Now for something a speck more contemplative: I think everyone could use a little theatre in their life. Not the glitter or that umpteenth bruise from crashing into the same prop door every. damn. time. but just the basic, most cliche phrase of the theatre: "The show must go on!".
The show will always go on. The curtain will always rise on the dot. And that is why 98756856 people have died during runs of Macbeth. That ever determined passion to stand up everytime you trip is an attitude that could bring people further than they have ever dared to imagine. THAT'S a motto for ya, folks!
"There's no people like show people, they smile when they are low!...Let's go on with the show, let's go on with the show!"
Keep smiling =)

Your friendly neighbourhood Margaret x

My dear Mrs English Teacher and what I know

I know I sound like that naive protagonist character when I say: My English teacher told me I need to write about "what I know" instead of overdramatic "drivel". Maybe it's true, maybe it's not; but summer break had just begun and it's already a daily challenge to find more, quoting my mom, "wholesome" activities than drooling over a Richard Armitage clad in nothing but delicious dark blue spandex. Ahem.

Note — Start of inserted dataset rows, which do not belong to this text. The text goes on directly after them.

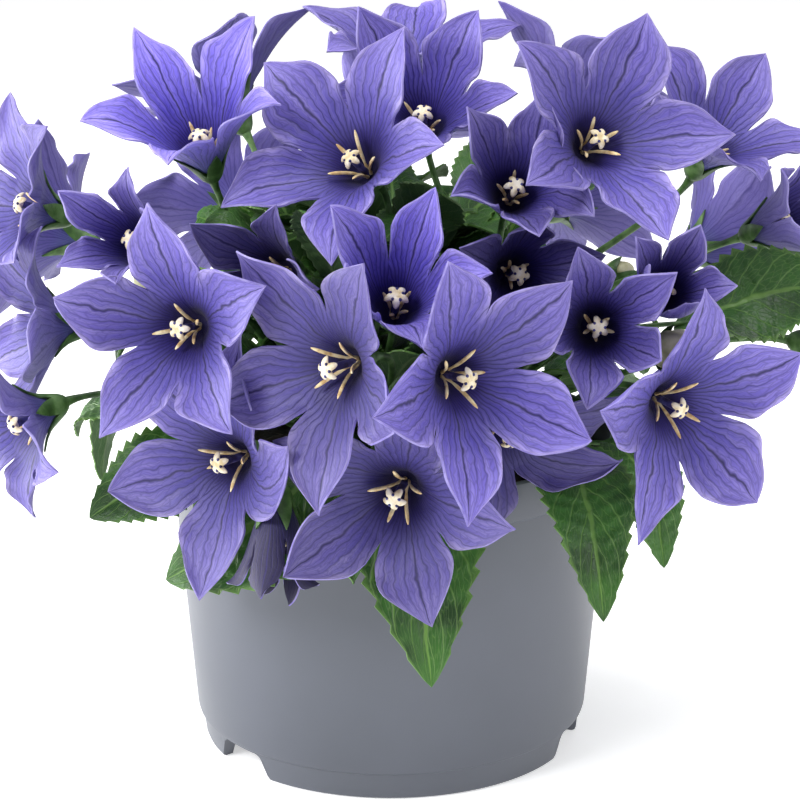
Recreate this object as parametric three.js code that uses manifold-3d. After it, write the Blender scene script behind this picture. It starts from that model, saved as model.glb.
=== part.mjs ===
// A balloon flower in its pot: a tapered grey nursery pot filled with soil, leafy stems
// standing in it, and a dome of five-petalled violet blooms. Millimetres, +Z up, -Y front,
// origin at the middle of the pot's foot.
import * as THREE from 'three';
import { mergeVertices } from 'three/addons/utils/BufferGeometryUtils.js';
import Module from 'manifold-3d';

const wasm = await Module();
wasm.setup();

// Driving dimensions
const GAP = 0.3;
const POT = {
  height: 86, footRadius: 51.7, stepHeight: 7.5, stepOut: 1.8, bandHeight: 75.7, rimRadius: 61,
  bandOut: 0.7, wall: 1.8, sides: 32,
};
const FLOOR = { underside: 7.6, thickness: 2, hubRadius: 12, drainRadius: 4, drainRing: 34, drains: 4 };
const NOTCH = { azimuths: [-50, 70, 190], width: 22, topWidth: 15, height: 6.8, depth: 9 };
const SOIL = { level: 78, bump: 1.6, edge: 2.6, rings: 4, sides: 18 };
const STEM = { radius: 2, holeFloor: 52, forkHeight: 116, lean: 1.3, sides: 5, steps: 3 };
const PEDICEL = { radius: 1, sides: 3, steps: 3, reach: 14, below: 36, sink: 0.5, arch: 5 };
const PETIOLE = { radius: 0.8, sides: 3, steps: 2, below: 10, arch: 4, joint: 0.08 };
const PETAL = {
  count: 5, thickness: 0.8, throat: 2.5, sinus: 0.4, baseSlope: 62, bulge: 1.26, closed: 50,
  flare: 1.8, point: 0.3, rows: [0.62, 0.82], farRows: [0.7],
};
const CALYX = { depth: 3.6, top: 1.2, notch: [2.2, 0.2], point: 0.33, clear: 1.4 };
const CENTRE = {
  style: 11, column: 1.1, collar: 1.4, starRadius: 3.8, starLift: 0.7, starWaist: 1.6, waistDrop: 0.2,
  crown: 0.6, reach: 0.33, clear: 2.6, upright: 70,
};
const LEAF = { thickness: 0.7, teeth: 4, backTeeth: 3, notch: 0.84, fold: 0.16, arch: 3 };
const OWN_CENTRES = 17;
const FINE_BLOOMS = 15;

const COLOURS = {
  pot: 0x8b8f99, soil: 0x2a2226, leaf: 0x4e8a35, petal: 0x6156ac, shaded: 0x4f4498, centre: 0xead6a8,
};

const rad = THREE.MathUtils.degToRad;
const vec = (x, y, z) => new THREE.Vector3(x, y, z);
const HALF_TURN = Math.PI / PETAL.count;

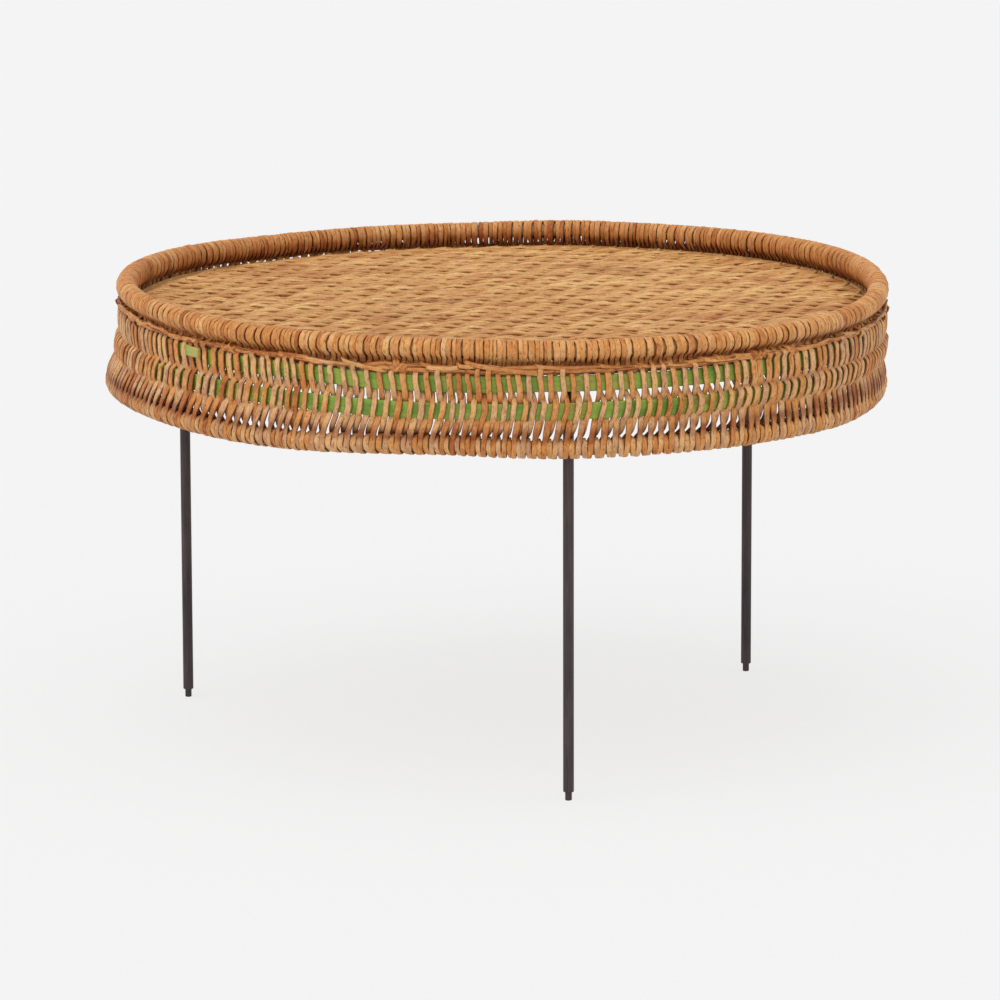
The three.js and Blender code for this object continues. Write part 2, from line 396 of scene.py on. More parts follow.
class Nodes:
    """Short calls for the node tree of a material or of the world."""

    def __init__(self, owner):
        self.owner = owner
        self.owner.use_nodes = True
        self.tree = owner.node_tree
        self.shader = self.tree.nodes.get("Principled BSDF")

    def add(self, kind, inputs=None, **settings):
        node = self.tree.nodes.new(kind)
        for key, value in settings.items():
            setattr(node, key, value)
        for key, value in (inputs or {}).items():
            self.put(node.inputs[key], value)
        return node

    def put(self, socket, value):
        if isinstance(value, bpy.types.NodeSocket):
            self.tree.links.new(value, socket)
        else:
            socket.default_value = value

    def noise(self, vector, scale, detail, roughness=0.55):
        inputs = {"Vector": vector, "Scale": scale, "Detail": detail, "Roughness": roughness}
        return self.add("ShaderNodeTexNoise", inputs).outputs["Fac"]

    def drawn_noise(self, vector, scales, *settings):
        """Noise with its own scale along each axis, so that it is drawn out."""
        node = self.add("ShaderNodeMapping", {"Vector": vector, "Scale": scales})
        return self.noise(node.outputs["Vector"], 1.0, *settings)

    def attribute(self, name):
        return self.add("ShaderNodeAttribute", attribute_name=name).outputs["Fac"]

    def uv(self):
        return self.add("ShaderNodeUVMap", uv_map="UVMap").outputs["UV"]

    def position(self):
        return self.add("ShaderNodeNewGeometry").outputs["Position"]

    def ramp(self, factor, stops):
        """Each stop is a position, a red, a green and a blue."""
        node = self.add("ShaderNodeValToRGB", {"Fac": factor})
        while len(node.color_ramp.elements) < len(stops):
            node.color_ramp.elements.new(0.5)
        for element, (position, *color) in zip(node.color_ramp.elements, stops):
            element.position = position
            element.color = linear(*color)
        return node.outputs["Color"]

    def grade(self, factor, low, high, to_low=0.0, to_high=1.0):
        inputs = {0: factor, 1: low, 2: high, 3: to_low, 4: to_high}
        return self.add("ShaderNodeMapRange", inputs, clamp=True).outputs[0]

    def mix(self, factor, first, second):
        node = self.add("ShaderNodeMix", data_type="RGBA")
        self.put(node.inputs[0], factor)
        self.put(node.inputs[6], first)
        self.put(node.inputs[7], second)
        return node.outputs[2]

    def math(self, operation, first, second):
        node = self.add("ShaderNodeMath", operation=operation)
        self.put(node.inputs[0], first)
        self.put(node.inputs[1], second)
        return node.outputs[0]

    def bump(self, height, distance, strength, normal=None):
        inputs = {"Height": height, "Distance": distance, "Strength": strength}
        node = self.add("ShaderNodeBump", inputs)
        if normal is not None:
            self.put(node.inputs["Normal"], normal)
        return node.outputs["Normal"]

    def finish(self, color, roughness, normal, metallic=0.0, specular=0.5):
        self.put(self.shader.inputs["Base Color"], color)
        self.put(self.shader.inputs["Roughness"], roughness)
        self.put(self.shader.inputs["Normal"], normal)
        self.shader.inputs["Metallic"].default_value = metallic
        self.shader.inputs["Specular IOR Level"].default_value = specular
        return self.owner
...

So, hence, this humble blog was born!

I won't be writing about the passionate tribulations of my Contessa Clarinda but of the unexplored world of "what I know" (a certain Mr. Armitage may or may not fall under that category) which really just revolves around the arts, literature, anything vintage and just being happy. My entries aren't written to impress (but it's great if they do). They're just my, at times, pointless, commentary and I won't pretend that they are anything more. I just hope I'm not as boring as I think I might be...

I would really appreciate any comments or suggestions about aaaanything at all :)

Sorry. I had to. Here's something a little more wholesome...

Monet painting
No one quite does it like Monet, eh?